The Voyager Conspiracy
By Caillan Davenport
Posted at June 18, 2000 - 12:39 AM GMT
I promised myself that I would never give this order.....that I would never
break up this family, but asking you to stay....would be asking you to die."
- Captain Janeway, "Year of Hell, Part I"
Some of us out there actually like Voyager. Strange but true. Apparently, all we Voyager fans care about is action, action, action, how tight Seven of Nine's catsuit is, and how many times Tom and B'Elanna have had 'intimate relations'. What if I told you that I, and others, think that Voyager is a deep, meaningful series, with an engaging cast of characters, and a strong recurring theme?
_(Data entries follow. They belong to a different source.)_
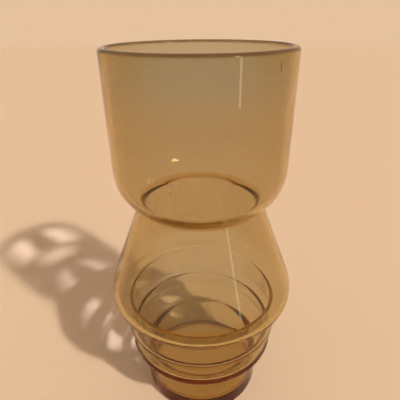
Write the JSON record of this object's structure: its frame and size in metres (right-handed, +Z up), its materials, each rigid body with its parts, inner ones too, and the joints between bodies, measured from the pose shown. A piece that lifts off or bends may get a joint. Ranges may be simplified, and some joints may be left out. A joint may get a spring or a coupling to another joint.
{
  "type": "hooped glass vase",
  "caption": "Open-topped blown glass vase with a rounded cup, pinched waist, conical body with a rounded lip, stepped hoops below it and a plain thick-bottomed foot.",
  "frame": {"origin": "centre of the flat underside of the foot, on the plane the vase stands on", "axes": "+Z up the axis of revolution from the foot to the rim; +X and +Y are equivalent, and the picture looks along +Y"},
  "size_m": [0.1022, 0.1022, 0.2],
  "materials": {
    "amber_glass": "clear light amber blown glass, fire-polished rim"
  },
  "bodies": {
    "root": {"vase": "amber_glass"}
  },
  "joints": []
}
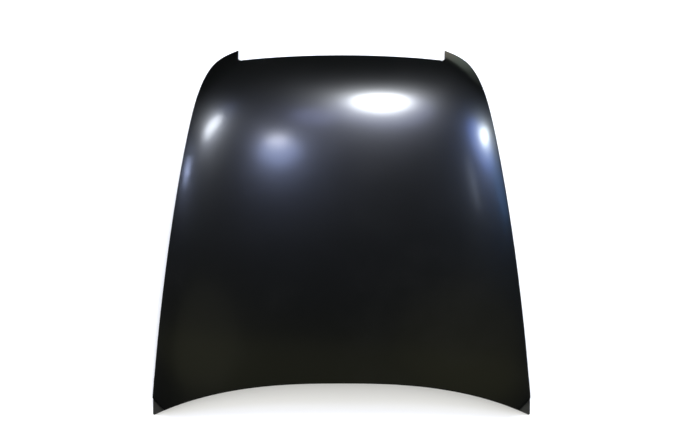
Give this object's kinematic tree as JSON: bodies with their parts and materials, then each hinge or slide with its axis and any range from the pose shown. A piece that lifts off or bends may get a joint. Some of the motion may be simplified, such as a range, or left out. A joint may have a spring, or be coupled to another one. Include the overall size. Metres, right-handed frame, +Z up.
{
  "type": "car bonnet",
  "caption": "Black primed car bonnet: crowned outer skin hemmed round a pressed inner frame with windows, hinge pads and a striker, lying crown up.",
  "frame": {"origin": "middle of the bounding box's base, where the panel's rear corner tabs and ear tips rest", "axes": "+Z up out of the crown, +Y toward the nose, X across the car, +X the driver's right seen from the rear edge"},
  "size_m": [1.4, 1.4071, 0.197],
  "materials": {
    "black_primer": "satin black electrocoat primer",
    "plated_steel": "zinc plated",
    "mastic": "matt grey anti-flutter mastic"
  },
  "bodies": {
    "root": {"outer_skin": "black_primer", "inner_frame": "black_primer", "hinge_reinforcement_left": "black_primer", "hinge_reinforcement_right": "black_primer", "hinge_nut_left_front": "black_primer", "hinge_nut_left_rear": "black_primer", "hinge_nut_right_front": "black_primer", "hinge_nut_right_rear": "black_primer", "latch_reinforcement": "black_primer", "latch_nut_left": "plated_steel", "latch_nut_right": "plated_steel", "striker_plate": "plated_steel", "striker_loop": "plated_steel", "striker_bolt_left": "plated_steel", "striker_bolt_right": "plated_steel", "prop_rod_reinforcement": "black_primer", "mastic_1_left": "mastic", "mastic_1_right": "mastic", "mastic_2_left": "mastic", "mastic_2_right": "mastic", "mastic_3_left": "mastic", "mastic_3_right": "mastic", "mastic_4_left": "mastic", "mastic_4_right": "mastic", "mastic_5_left": "mastic", "mastic_5_right": "mastic", "mastic_6_left": "mastic", "mastic_6_right": "mastic", "mastic_7_left": "mastic", "mastic_7_right": "mastic", "mastic_8_left": "mastic", "mastic_8_right": "mastic"}
  },
  "joints": []
}
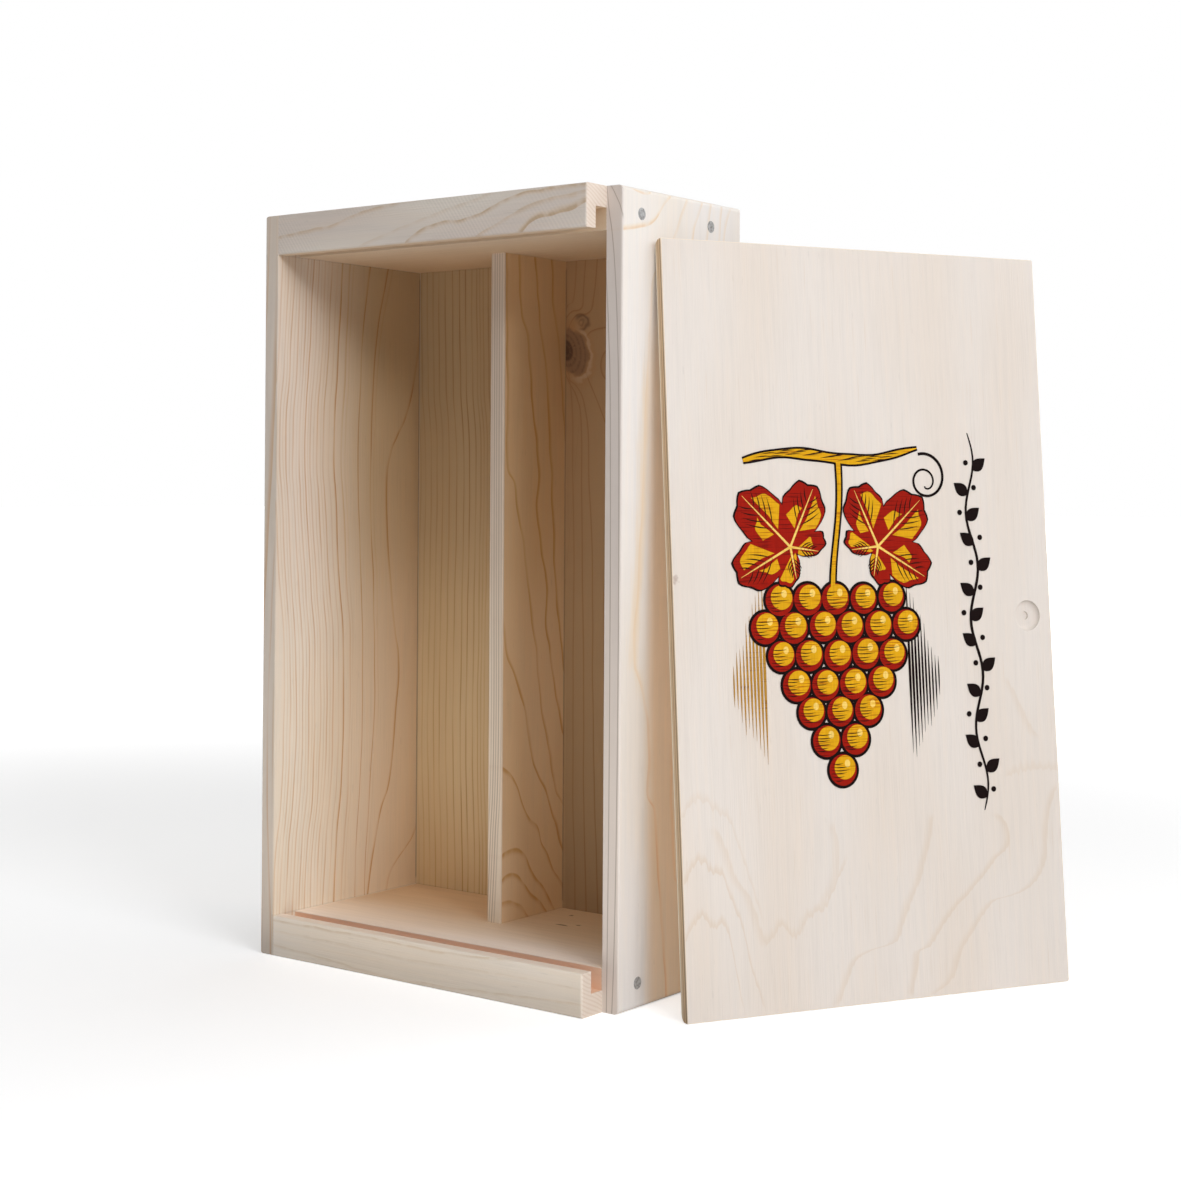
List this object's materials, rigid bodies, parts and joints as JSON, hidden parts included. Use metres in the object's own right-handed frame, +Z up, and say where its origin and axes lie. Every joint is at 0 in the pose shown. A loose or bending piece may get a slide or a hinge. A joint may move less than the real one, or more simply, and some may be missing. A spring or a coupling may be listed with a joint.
{
  "type": "wooden wine box",
  "caption": "Upright nailed pine wine box with a centre divider and grooved ends for its sliding plywood lid, which stands beside it and leans on it.",
  "frame": {"origin": "centre of the box's own base, on the surface that it stands on", "axes": "+X to the right across the opening, +Y from the opening to the back, +Z up"},
  "size_m": [0.3296, 0.2088, 0.355],
  "materials": {
    "pine_side": "sanded, unfinished",
    "pine_end": "sawn and sanded, unfinished",
    "pine_inner": "planed, unfinished",
    "birch_plywood": "sanded, unfinished",
    "nail_steel": "dull"
  },
  "bodies": {
    "root": {"side_left": "pine_side", "side_right": "pine_side", "end_top": "pine_end", "end_bottom": "pine_end", "back_panel": "pine_inner", "divider": "pine_inner", "lid": "birch_plywood", "corner_nails": "nail_steel", "back_brads": "nail_steel", "divider_nails": "nail_steel"}
  },
  "joints": []
}
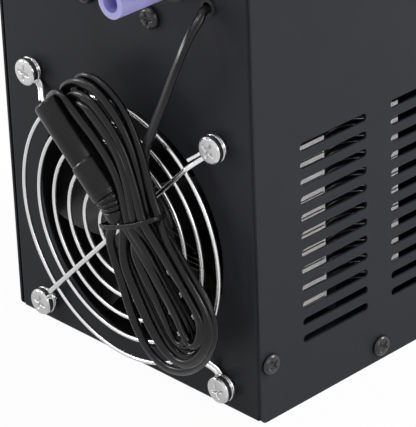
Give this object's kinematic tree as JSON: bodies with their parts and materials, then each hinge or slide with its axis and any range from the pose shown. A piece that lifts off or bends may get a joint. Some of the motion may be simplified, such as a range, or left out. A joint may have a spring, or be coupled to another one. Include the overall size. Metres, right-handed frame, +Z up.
{
  "type": "aquarium chiller",
  "caption": "Small thermoelectric aquarium chiller: slotted sheet metal box, fan behind a wire guard, two hose stubs and a supply cord tied in a hank.",
  "frame": {"origin": "middle of the underside of the base", "axes": "+Z up; the fan end faces -Y; X runs across the fan end"},
  "size_m": [0.1478, 0.167, 0.215],
  "materials": {
    "panel_paint": "black grey powder coat, fine grain",
    "cover_paint": "black grey powder coat, fine grain",
    "black_screw": "black oxide",
    "fan_plastic": "moulded, matt",
    "bronze": "sintered",
    "steel": "plain",
    "magnet": "bonded ferrite",
    "windings": "enamelled wire on a steel core",
    "circuit_board": "green solder mask",
    "guard_wire": "bright plated wire",
    "plated_screw": "bright plated",
    "fin_aluminium": "mill finish",
    "copper": "plain copper",
    "ceramic": "white ceramic",
    "foam": "closed cell foam",
    "black_rubber": "matt",
    "cord_jacket": "satin flexible jacket",
    "lead_jacket": "thin insulation",
    "tie_plastic": "flat tie with a plastic skin",
    "brass": "plated pin",
    "hose_silicone": "lilac silicone, smooth"
  },
  "bodies": {
    "casing": {"floor_pan": "panel_paint", "fan_panel": "panel_paint", "rear_panel": "panel_paint", "top_cover": "cover_paint", "cover_screws": "black_screw", "fan_frame": "fan_plastic", "fan_bearing": "bronze", "fan_stator": "windings", "fan_circuit": "circuit_board", "fan_guard": "guard_wire", "guard_screws": "plated_screw", "heat_sink_fins": "fin_aluminium", "heat_pipes": "copper", "heat_sink_base": "fin_aluminium", "clamp_posts": "steel", "clamp_screws": "steel", "peltier_module": "ceramic", "water_block": "fin_aluminium", "block_insulation": "foam", "hose_grommets": "black_rubber", "terminal_bracket": "panel_paint", "terminal_board": "circuit_board", "bracket_screws": "black_screw", "supply_lead": "cord_jacket", "module_lead": "lead_jacket", "fan_lead": "lead_jacket", "cord_grommet": "black_rubber", "power_cord": "cord_jacket", "cord_hank": "cord_jacket", "cord_tie": "tie_plastic", "cord_socket": "cord_jacket", "socket_shell": "steel", "socket_pin": "brass", "inlet_hose": "hose_silicone", "outlet_hose": "hose_silicone"},
    "fan_rotor": {"fan_impeller": "fan_plastic", "fan_magnet": "magnet", "fan_shaft": "steel"}
  },
  "joints": [
    {"name": "fan_spin", "type": "hinge", "parent": "casing", "child": "fan_rotor", "pos_m": [0, -0.05, 0.0629], "axis": [0, 1, 0], "continuous": true}
  ]
}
Given most of the recent commentary on the series, you'd probably think I was mad.
Why can't viewers accept Voyager for what it is, not what they want it to be? There is a conspiracy against Voyager - a conspiracy that paints the series as a mindless action show with little real characterisation, drama or "heart". There are many of us out there who think differently, however. Allow me to present our side of the story.
The overall theme of the series is that of the "family". The characters have grown together as the series has progressed. In "Caretaker", there were two crews on the ship, by "Equinox", there is one distinct family. The writers have created a bond between the characters, and it is a tribute to their talent that episodes such as "Scorpion", "Year of Hell", and "Hunters" deal strongly with the overall theme of "family", whilst creating individual well-crafted stories.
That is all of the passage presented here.